Vector Arithmetic in Action

Get ready to be amazed! We're taking semantic search to the next level by performing vector arithmetic on embeddings. This approach allows us to manipulate the embeddings in ways that capture complex relationships and nuances in the data, bringing some truly exciting possibilities to life.

Let's dive into the code and see this in action:

query = "dog running through sand"
sub_query = "dog"
rep_query = "human"

query_emb = get_embedding(query)
sub_query_emb = get_embedding(sub_query)
rep_query_emb = get_embedding(rep_query)

emb = query_emb - sub_query_emb + rep_query_emb

hit_lists = tbl.search(emb) \
    .metric("cosine") \
    .limit(6) \
    .to_list()

for hit in hit_lists:
    show_image(hit["image"])
query = "many people happy"
sub_query = "many people"
rep_query = "single man"

query_emb = get_embedding(query)
sub_query_emb = get_embedding(sub_query)
rep_query_emb = get_embedding(rep_query)

emb = query_emb - sub_query_emb + rep_query_emb

hit_lists = tbl.search(emb) \
    .metric("cosine") \
    .limit(6) \
    .to_list()

for hit in hit_lists:
    show_image(hit["image"])

In this example, we start with a query, "dog running through sand", and create embeddings for this query, a sub-query "dog", and a replacement query "human".
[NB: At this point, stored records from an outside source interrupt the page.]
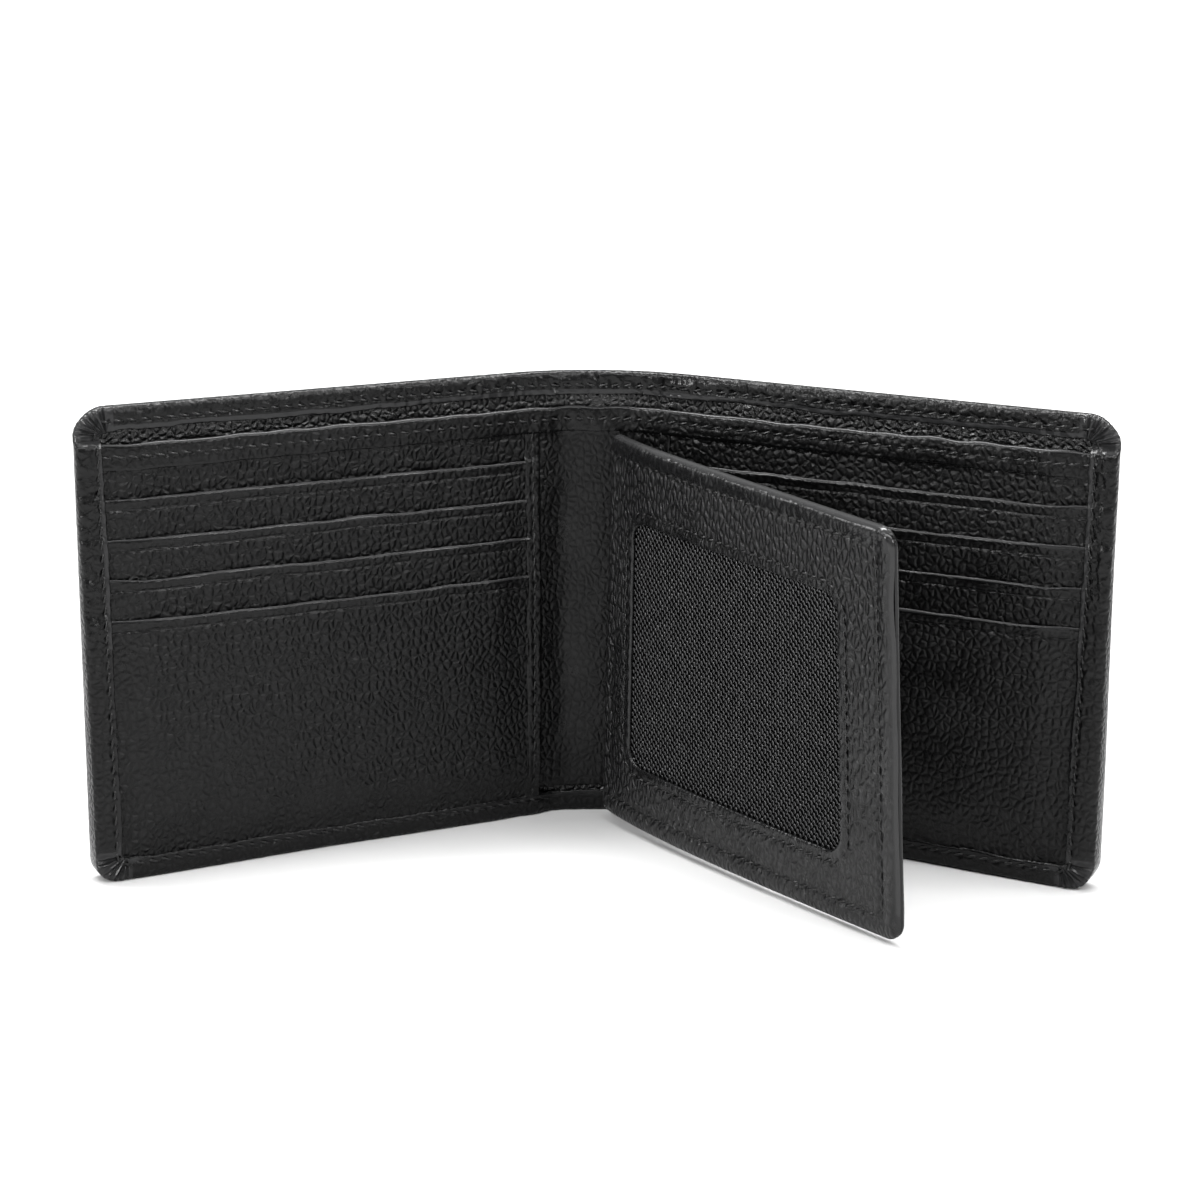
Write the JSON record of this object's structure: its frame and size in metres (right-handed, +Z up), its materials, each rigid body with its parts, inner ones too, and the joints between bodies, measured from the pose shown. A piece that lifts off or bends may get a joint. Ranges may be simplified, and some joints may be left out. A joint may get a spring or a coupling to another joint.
{
  "type": "folding card wallet",
  "caption": "Small leather wallet with card pockets in both halves, a note compartment behind them and a netted window flap hinged at the spine.",
  "frame": {"origin": "middle of the spine cover's lower edge, on the surface the wallet stands on", "axes": "+X along the spine from the left half to the right half, +Y out of the back of the spine, +Z up along the spine"},
  "size_m": [0.1984, 0.0806, 0.094],
  "materials": {
    "black_leather": "black pebbled leather with polished turned edges",
    "card_board": "thin bonded stiffening board",
    "black_cloth": "black woven lining",
    "black_net": "black knitted window net",
    "black_thread": "black bonded sewing thread"
  },
  "bodies": {
    "spine": {"spine_cover": "black_leather", "spine_lining": "black_cloth", "spine_top_hem": "black_leather", "spine_bottom_edge": "black_leather", "spine_inner_panel": "black_leather", "spine_inner_hem": "black_leather", "flap_tape_sewn_side": "black_leather", "spine_top_hem_thread": "black_thread", "spine_inner_hem_thread": "black_thread"},
    "left_half": {"left_cover": "black_leather", "left_cover_board": "card_board", "left_cover_lining": "black_cloth", "left_top_hem": "black_leather", "left_side_edge": "black_leather", "left_bottom_edge": "black_leather", "left_inner_panel": "black_leather", "left_inner_hem": "black_leather", "left_pocket_backing": "black_cloth", "left_card_pocket_1": "black_leather", "left_card_pocket_2": "black_leather", "left_card_pocket_3": "black_leather", "left_front_pocket": "black_leather", "left_pocket_binding": "black_leather", "left_edge_thread": "black_thread", "left_top_hem_thread": "black_thread", "left_inner_hem_thread": "black_thread", "left_binding_thread": "black_thread"},
    "right_half": {"right_cover": "black_leather", "right_cover_board": "card_board", "right_cover_lining": "black_cloth", "right_top_hem": "black_leather", "right_side_edge": "black_leather", "right_bottom_edge": "black_leather", "right_inner_panel": "black_leather", "right_inner_hem": "black_leather", "right_pocket_backing": "black_cloth", "right_card_pocket_1": "black_leather", "right_card_pocket_2": "black_leather", "right_card_pocket_3": "black_leather", "right_front_pocket": "black_leather", "right_pocket_binding": "black_leather", "right_edge_thread": "black_thread", "right_top_hem_thread": "black_thread", "right_inner_hem_thread": "black_thread", "right_binding_thread": "black_thread"},
    "id_flap": {"flap_front": "black_leather", "flap_window_net": "black_net", "flap_pocket_lining": "black_cloth", "flap_back": "black_leather", "flap_tape_flap_side": "black_leather", "flap_edge_thread": "black_thread", "flap_window_thread": "black_thread"}
  },
  "joints": [
    {"name": "left_fold", "type": "hinge", "parent": "spine", "child": "left_half", "pos_m": [-0.01, 0, 0], "axis": [0, 0, 1], "range_deg": [-26, 64]},
    {"name": "right_fold", "type": "hinge", "parent": "spine", "child": "right_half", "pos_m": [0.01, 0, 0], "axis": [0, 0, -1], "range_deg": [-26, 64]},
    {"name": "flap_swing", "type": "hinge", "parent": "spine", "child": "id_flap", "pos_m": [0.002, -0.0046, 0], "axis": [0, 0, -1], "range_deg": [-14.82, 36.48]}
  ],
  "couplings": [
    {"joint": "flap_swing", "follows": "right_fold", "ratio": 0.57}
  ]
}
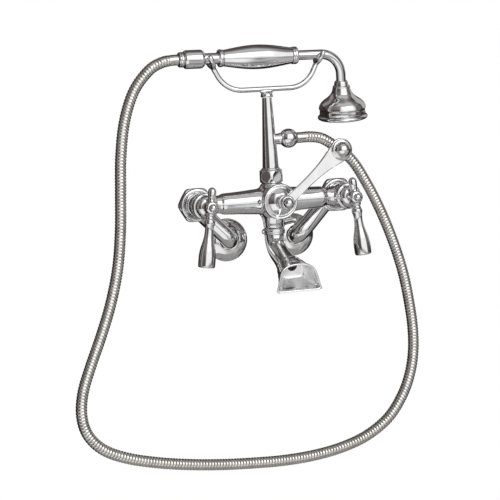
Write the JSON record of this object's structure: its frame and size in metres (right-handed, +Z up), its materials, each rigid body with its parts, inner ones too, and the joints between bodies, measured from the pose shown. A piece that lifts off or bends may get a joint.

By performing the arithmetic operation query_emb - sub_query_emb + rep_query_emb, we effectively transform our original query into a new one. This operation intuitively means: replace "dog" with "human".

Conclusion

Congratulations on making it through this tutorial on vector arithmetic using text embeddings! We've explored the fascinating world of embeddings, understanding their significance in deep learning and how they transform complex data into meaningful vectors.

We've seen how LanceDB, with its powerful and elegant design, simplifies the process of storing, managing, and querying these embeddings, making sophisticated tasks like semantic search and vector arithmetic both accessible and efficient.

Thank you for following along, and happy embedding!